> _SHORT PROBLEM_
Write out exactly the lines from the line with "The Blender code for this object continues. Write part 2, from" through the line with "return found", both ends included, and no other line.

━━━━━━━━━━━━━━━━━━━━━━━━━━━━━━

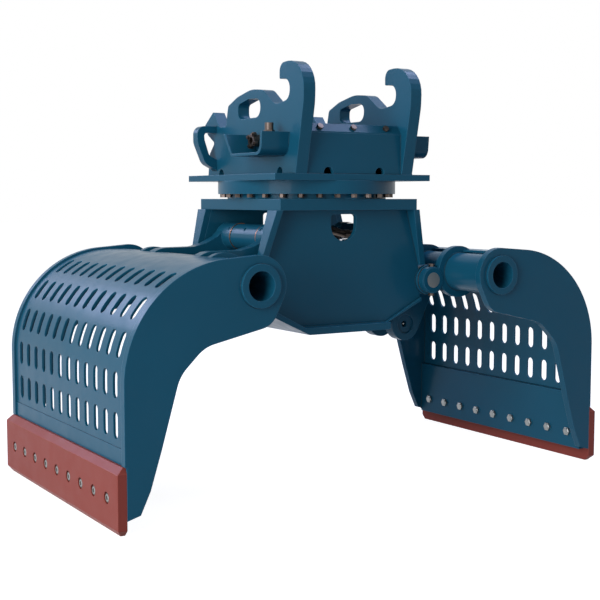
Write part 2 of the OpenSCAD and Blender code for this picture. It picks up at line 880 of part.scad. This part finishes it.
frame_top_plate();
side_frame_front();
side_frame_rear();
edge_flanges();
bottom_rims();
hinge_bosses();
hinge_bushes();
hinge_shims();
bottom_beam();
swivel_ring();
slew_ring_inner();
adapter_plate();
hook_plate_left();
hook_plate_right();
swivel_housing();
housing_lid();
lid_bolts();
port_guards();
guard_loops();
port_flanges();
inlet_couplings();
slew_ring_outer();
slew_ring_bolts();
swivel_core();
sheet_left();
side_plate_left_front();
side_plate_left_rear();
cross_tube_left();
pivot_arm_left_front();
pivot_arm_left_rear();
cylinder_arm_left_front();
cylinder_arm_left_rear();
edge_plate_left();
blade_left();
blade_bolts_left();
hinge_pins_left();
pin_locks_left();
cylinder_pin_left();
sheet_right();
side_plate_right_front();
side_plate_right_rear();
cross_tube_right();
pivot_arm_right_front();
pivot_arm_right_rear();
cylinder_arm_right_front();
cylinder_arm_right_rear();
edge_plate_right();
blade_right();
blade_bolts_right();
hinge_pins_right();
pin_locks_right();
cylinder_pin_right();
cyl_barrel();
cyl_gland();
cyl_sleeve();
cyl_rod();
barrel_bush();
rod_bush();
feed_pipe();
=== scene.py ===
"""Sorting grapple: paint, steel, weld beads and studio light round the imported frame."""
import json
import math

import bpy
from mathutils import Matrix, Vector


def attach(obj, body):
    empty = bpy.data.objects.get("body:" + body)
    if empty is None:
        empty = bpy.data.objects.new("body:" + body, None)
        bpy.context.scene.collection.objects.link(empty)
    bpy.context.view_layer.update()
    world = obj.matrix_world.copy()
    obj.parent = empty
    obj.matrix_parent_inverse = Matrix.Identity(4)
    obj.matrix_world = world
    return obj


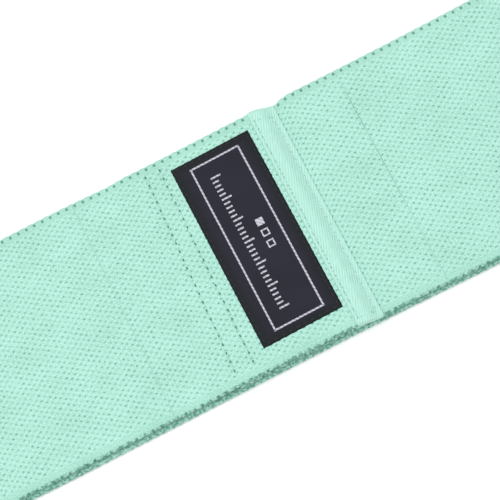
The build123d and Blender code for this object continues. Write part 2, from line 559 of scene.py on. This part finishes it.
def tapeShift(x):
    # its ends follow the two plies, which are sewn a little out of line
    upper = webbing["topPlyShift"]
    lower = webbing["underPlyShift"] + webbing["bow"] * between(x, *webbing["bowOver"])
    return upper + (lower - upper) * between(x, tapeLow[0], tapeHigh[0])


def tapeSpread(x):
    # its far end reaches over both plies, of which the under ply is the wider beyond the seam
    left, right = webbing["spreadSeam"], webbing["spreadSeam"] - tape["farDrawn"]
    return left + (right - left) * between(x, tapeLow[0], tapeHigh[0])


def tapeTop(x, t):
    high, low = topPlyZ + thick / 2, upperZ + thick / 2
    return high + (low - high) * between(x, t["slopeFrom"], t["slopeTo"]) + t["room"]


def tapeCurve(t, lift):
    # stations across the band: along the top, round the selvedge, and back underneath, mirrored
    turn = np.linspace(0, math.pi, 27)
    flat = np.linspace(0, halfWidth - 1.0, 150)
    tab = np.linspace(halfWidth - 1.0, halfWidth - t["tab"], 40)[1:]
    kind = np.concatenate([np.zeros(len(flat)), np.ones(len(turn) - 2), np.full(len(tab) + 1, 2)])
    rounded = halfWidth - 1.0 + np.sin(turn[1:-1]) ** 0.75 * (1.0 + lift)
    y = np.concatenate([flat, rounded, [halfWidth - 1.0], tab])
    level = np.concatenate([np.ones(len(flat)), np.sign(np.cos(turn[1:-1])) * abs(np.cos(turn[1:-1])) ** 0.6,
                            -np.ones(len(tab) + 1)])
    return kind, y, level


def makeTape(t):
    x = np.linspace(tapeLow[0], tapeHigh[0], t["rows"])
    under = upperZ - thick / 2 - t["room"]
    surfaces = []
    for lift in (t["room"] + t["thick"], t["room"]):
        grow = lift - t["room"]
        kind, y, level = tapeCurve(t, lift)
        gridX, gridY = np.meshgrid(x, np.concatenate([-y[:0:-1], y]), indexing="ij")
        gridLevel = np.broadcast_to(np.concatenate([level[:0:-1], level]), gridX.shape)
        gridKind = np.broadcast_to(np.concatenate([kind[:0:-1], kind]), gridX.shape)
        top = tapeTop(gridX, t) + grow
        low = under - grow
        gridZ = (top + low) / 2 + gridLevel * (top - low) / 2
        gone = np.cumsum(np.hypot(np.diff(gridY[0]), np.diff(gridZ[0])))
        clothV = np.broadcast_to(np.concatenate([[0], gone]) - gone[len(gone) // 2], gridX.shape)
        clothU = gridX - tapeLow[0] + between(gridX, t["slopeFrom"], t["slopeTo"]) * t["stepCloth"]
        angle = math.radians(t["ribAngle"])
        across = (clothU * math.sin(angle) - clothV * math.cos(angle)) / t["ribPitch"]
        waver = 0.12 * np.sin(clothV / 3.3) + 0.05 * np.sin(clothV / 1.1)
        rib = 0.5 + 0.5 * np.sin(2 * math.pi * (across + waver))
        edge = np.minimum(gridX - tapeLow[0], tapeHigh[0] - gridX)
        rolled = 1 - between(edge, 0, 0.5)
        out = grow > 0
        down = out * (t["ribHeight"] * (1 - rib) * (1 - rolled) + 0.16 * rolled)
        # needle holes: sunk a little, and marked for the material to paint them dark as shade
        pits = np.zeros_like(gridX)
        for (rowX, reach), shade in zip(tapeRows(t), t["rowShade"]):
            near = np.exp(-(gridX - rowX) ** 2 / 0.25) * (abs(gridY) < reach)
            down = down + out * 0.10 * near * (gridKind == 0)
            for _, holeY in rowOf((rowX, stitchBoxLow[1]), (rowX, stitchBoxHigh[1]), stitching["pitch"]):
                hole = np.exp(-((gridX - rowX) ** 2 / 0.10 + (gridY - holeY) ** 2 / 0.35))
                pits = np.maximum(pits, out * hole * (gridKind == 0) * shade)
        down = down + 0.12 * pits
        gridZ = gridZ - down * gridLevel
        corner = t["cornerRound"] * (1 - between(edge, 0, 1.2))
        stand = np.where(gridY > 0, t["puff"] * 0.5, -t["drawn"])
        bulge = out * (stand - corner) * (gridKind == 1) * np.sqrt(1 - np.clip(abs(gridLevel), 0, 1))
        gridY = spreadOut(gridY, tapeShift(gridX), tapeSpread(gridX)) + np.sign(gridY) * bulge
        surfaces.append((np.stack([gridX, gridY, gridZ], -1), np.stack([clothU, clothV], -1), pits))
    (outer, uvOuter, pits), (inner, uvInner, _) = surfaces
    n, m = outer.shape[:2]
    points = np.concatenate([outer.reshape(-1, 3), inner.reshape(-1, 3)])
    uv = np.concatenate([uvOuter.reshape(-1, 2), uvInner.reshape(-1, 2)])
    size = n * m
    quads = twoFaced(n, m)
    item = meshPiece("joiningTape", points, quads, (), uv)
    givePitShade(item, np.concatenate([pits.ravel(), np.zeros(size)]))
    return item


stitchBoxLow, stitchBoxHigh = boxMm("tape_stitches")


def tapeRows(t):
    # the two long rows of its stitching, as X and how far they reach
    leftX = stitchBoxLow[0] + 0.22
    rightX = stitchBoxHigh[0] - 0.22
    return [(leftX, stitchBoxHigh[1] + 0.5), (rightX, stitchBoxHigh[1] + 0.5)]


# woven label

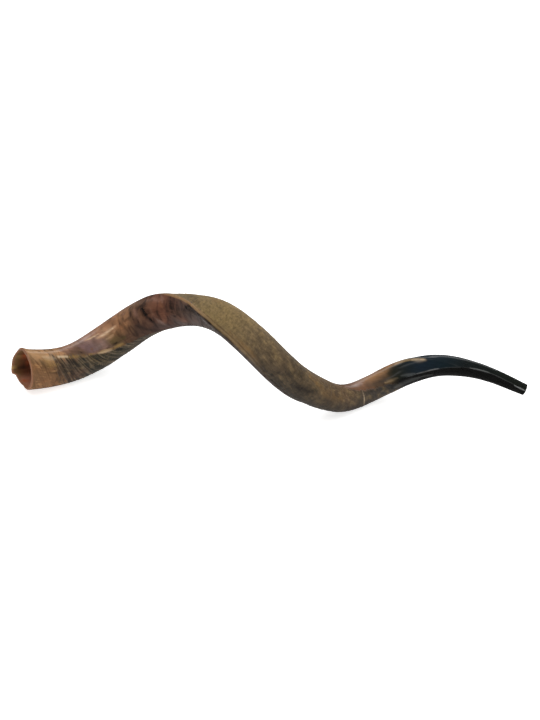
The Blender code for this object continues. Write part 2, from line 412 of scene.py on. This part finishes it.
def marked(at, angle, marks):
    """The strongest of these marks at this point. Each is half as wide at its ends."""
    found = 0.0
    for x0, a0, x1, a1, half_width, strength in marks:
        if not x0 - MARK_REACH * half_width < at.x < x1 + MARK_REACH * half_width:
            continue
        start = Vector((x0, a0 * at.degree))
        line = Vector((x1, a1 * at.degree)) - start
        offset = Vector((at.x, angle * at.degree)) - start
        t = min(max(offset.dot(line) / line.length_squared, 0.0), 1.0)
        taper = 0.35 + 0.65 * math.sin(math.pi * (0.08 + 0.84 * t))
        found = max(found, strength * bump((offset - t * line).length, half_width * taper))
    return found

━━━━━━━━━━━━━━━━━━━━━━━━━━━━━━

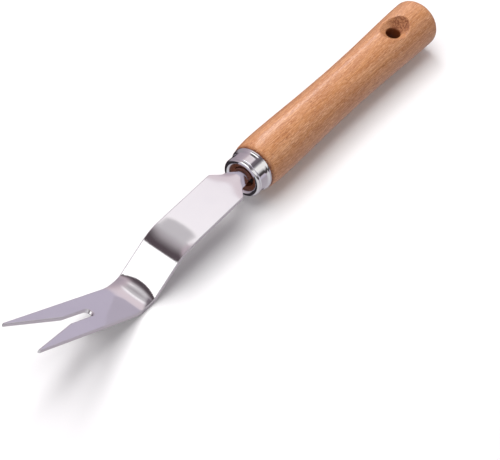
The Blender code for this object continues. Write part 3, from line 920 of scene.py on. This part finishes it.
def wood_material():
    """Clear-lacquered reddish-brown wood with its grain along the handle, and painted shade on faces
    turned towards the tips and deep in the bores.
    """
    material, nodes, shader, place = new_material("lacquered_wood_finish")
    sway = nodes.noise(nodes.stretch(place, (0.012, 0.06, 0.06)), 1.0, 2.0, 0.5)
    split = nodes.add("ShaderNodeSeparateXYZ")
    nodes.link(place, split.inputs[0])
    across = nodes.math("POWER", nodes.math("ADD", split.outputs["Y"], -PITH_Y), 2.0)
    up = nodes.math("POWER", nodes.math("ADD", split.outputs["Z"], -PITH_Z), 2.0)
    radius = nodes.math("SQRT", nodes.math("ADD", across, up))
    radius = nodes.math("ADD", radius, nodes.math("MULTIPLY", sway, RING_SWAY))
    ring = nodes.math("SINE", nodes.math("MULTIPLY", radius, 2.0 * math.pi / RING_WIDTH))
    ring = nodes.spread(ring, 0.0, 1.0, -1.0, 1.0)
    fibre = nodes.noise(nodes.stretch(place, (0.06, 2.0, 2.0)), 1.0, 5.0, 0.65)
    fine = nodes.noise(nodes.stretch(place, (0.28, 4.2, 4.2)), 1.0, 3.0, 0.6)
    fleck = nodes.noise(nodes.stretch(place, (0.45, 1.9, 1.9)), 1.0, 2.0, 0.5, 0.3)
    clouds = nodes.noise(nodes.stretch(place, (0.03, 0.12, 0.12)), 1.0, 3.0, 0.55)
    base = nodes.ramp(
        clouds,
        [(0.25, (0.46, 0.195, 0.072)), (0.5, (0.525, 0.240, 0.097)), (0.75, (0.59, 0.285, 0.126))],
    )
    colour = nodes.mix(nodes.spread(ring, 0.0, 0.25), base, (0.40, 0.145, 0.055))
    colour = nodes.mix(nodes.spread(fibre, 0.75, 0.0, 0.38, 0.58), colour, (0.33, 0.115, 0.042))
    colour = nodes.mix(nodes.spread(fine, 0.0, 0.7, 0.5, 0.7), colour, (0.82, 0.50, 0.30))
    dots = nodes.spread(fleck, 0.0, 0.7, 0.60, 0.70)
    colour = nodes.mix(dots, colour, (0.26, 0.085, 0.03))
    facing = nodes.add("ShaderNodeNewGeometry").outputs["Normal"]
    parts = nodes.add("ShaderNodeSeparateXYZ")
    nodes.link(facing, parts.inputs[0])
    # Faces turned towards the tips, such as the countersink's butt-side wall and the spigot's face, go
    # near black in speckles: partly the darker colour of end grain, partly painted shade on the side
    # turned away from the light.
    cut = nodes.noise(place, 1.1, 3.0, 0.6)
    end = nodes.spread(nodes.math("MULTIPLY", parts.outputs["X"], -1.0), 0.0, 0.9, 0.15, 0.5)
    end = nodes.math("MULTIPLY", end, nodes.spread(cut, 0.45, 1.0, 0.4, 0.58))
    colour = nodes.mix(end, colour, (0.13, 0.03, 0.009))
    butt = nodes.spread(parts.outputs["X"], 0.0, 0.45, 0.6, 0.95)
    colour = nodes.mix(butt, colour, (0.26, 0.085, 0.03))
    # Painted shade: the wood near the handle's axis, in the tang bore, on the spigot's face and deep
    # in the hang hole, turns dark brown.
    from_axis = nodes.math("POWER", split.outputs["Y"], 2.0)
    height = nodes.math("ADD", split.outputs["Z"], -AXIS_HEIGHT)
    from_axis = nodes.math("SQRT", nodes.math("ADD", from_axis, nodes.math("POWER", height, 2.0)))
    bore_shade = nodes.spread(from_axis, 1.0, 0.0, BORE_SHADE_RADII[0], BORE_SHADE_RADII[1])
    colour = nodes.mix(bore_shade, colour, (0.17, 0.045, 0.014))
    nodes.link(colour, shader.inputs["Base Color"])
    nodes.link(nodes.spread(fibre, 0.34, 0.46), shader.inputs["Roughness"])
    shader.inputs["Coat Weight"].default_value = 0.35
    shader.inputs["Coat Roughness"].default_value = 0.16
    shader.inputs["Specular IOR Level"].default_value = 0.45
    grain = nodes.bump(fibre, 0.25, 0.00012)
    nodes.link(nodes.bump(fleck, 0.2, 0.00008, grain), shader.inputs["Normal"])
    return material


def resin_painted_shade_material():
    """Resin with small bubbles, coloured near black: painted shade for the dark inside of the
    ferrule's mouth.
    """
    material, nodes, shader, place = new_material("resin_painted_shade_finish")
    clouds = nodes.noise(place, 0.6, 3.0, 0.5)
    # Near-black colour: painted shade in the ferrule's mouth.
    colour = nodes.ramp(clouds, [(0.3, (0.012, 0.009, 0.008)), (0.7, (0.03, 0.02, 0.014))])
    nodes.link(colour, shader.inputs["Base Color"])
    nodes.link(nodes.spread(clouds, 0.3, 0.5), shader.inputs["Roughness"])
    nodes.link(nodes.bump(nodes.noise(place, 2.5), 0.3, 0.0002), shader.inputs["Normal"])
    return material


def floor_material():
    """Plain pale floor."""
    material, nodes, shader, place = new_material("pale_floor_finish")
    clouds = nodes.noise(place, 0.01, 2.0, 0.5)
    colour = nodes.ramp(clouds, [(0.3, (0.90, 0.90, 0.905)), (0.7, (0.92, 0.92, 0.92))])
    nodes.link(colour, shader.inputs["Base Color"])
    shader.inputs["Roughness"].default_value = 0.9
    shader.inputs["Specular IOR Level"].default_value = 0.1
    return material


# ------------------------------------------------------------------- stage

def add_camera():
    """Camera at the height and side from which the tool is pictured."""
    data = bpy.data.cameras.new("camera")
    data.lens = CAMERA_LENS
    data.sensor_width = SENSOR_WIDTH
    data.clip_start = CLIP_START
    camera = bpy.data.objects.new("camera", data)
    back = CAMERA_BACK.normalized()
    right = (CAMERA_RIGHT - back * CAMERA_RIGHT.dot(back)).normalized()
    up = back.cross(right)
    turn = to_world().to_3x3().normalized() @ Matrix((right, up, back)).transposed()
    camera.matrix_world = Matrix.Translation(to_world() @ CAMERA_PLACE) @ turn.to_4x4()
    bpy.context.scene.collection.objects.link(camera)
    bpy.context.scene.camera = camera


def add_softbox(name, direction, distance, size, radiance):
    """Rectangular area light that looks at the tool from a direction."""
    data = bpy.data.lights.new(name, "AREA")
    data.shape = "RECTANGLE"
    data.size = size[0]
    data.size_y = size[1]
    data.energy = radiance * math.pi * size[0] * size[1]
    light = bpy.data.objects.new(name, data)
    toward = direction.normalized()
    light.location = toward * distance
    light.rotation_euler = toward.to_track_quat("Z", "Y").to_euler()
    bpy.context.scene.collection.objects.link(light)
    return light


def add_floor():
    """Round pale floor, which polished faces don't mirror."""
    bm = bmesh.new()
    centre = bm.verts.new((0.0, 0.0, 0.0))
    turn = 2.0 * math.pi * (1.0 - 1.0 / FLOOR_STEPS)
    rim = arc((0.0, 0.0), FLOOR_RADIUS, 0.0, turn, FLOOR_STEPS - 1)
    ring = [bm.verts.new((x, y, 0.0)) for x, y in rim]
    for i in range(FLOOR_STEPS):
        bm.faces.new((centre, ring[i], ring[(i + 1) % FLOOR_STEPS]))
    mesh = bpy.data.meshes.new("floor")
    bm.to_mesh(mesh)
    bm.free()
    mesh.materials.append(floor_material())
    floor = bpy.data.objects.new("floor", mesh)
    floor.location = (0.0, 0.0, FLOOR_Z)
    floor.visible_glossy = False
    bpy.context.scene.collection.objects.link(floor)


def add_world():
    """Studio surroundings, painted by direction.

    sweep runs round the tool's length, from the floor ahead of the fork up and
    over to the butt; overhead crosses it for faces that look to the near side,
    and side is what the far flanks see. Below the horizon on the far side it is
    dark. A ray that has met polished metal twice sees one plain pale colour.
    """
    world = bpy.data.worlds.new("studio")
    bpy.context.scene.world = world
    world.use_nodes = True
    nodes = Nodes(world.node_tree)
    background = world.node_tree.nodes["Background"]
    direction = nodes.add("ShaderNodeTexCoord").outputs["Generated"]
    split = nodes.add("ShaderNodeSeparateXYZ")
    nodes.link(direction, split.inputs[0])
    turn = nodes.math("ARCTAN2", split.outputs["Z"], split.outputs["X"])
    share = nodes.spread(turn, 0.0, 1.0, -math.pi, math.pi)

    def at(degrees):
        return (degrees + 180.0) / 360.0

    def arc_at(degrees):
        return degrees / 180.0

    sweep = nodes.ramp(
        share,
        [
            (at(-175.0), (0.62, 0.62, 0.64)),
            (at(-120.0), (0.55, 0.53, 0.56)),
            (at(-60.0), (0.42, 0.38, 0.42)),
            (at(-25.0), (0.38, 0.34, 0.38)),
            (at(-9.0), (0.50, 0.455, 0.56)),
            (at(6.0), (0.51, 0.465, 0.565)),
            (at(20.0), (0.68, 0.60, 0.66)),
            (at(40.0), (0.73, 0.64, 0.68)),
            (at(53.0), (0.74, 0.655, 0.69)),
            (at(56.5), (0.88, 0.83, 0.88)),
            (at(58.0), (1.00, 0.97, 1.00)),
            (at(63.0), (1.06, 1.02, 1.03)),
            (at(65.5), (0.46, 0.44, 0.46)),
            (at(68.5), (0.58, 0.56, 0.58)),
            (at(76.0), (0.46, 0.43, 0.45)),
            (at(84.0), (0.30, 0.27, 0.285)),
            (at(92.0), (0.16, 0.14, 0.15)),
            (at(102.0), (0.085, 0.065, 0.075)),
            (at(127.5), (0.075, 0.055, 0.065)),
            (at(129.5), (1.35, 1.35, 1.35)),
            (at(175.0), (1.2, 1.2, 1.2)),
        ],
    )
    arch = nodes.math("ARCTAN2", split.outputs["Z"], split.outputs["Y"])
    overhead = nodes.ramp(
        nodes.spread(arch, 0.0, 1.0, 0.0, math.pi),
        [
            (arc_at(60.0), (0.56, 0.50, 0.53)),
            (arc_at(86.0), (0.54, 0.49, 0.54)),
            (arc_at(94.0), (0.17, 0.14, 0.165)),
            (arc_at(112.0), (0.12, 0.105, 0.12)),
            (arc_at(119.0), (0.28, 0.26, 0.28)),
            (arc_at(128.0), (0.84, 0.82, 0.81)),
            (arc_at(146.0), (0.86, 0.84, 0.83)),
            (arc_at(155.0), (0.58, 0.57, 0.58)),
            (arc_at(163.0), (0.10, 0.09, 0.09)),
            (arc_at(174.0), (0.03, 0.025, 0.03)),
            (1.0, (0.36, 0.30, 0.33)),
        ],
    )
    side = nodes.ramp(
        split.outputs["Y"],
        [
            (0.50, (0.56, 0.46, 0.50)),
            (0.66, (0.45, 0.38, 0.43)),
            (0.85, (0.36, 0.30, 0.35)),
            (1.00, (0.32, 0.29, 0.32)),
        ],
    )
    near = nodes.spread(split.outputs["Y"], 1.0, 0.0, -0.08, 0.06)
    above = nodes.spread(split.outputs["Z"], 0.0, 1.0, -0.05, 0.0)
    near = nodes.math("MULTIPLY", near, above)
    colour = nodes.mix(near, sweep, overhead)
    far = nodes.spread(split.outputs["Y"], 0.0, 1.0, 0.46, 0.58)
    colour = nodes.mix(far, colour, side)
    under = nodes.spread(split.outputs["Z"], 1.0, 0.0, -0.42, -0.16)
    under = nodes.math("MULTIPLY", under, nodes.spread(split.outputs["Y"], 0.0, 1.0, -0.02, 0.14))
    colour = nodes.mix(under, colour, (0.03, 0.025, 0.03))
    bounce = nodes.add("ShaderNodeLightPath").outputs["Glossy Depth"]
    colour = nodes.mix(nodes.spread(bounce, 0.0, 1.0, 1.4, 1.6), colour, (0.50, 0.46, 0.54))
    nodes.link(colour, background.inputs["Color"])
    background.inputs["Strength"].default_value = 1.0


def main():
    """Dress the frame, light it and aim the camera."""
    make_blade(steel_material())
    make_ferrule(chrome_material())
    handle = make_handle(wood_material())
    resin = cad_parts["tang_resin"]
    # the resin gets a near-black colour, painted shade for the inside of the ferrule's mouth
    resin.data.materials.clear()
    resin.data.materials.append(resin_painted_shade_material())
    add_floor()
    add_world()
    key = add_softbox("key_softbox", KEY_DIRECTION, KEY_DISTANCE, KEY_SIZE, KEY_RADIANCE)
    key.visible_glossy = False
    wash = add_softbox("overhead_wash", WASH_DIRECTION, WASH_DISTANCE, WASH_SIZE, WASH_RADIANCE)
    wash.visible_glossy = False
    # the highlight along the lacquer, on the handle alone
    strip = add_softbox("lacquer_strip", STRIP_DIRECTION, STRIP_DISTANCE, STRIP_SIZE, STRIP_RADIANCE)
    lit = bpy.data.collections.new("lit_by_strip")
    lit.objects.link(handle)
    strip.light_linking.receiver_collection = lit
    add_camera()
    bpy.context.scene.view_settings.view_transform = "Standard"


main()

━━━━━━━━━━━━━━━━━━━━━━━━━━━━━━

> _TASK RESULT_
The Blender code for this object continues. Write part 2, from line 412 of scene.py on. This part finishes it.
def marked(at, angle, marks):
    """The strongest of these marks at this point. Each is half as wide at its ends."""
    found = 0.0
    for x0, a0, x1, a1, half_width, strength in marks:
        if not x0 - MARK_REACH * half_width < at.x < x1 + MARK_REACH * half_width:
            continue
        start = Vector((x0, a0 * at.degree))
        line = Vector((x1, a1 * at.degree)) - start
        offset = Vector((at.x, angle * at.degree)) - start
        t = min(max(offset.dot(line) / line.length_squared, 0.0), 1.0)
        taper = 0.35 + 0.65 * math.sin(math.pi * (0.08 + 0.84 * t))
        found = max(found, strength * bump((offset - t * line).length, half_width * taper))
    return found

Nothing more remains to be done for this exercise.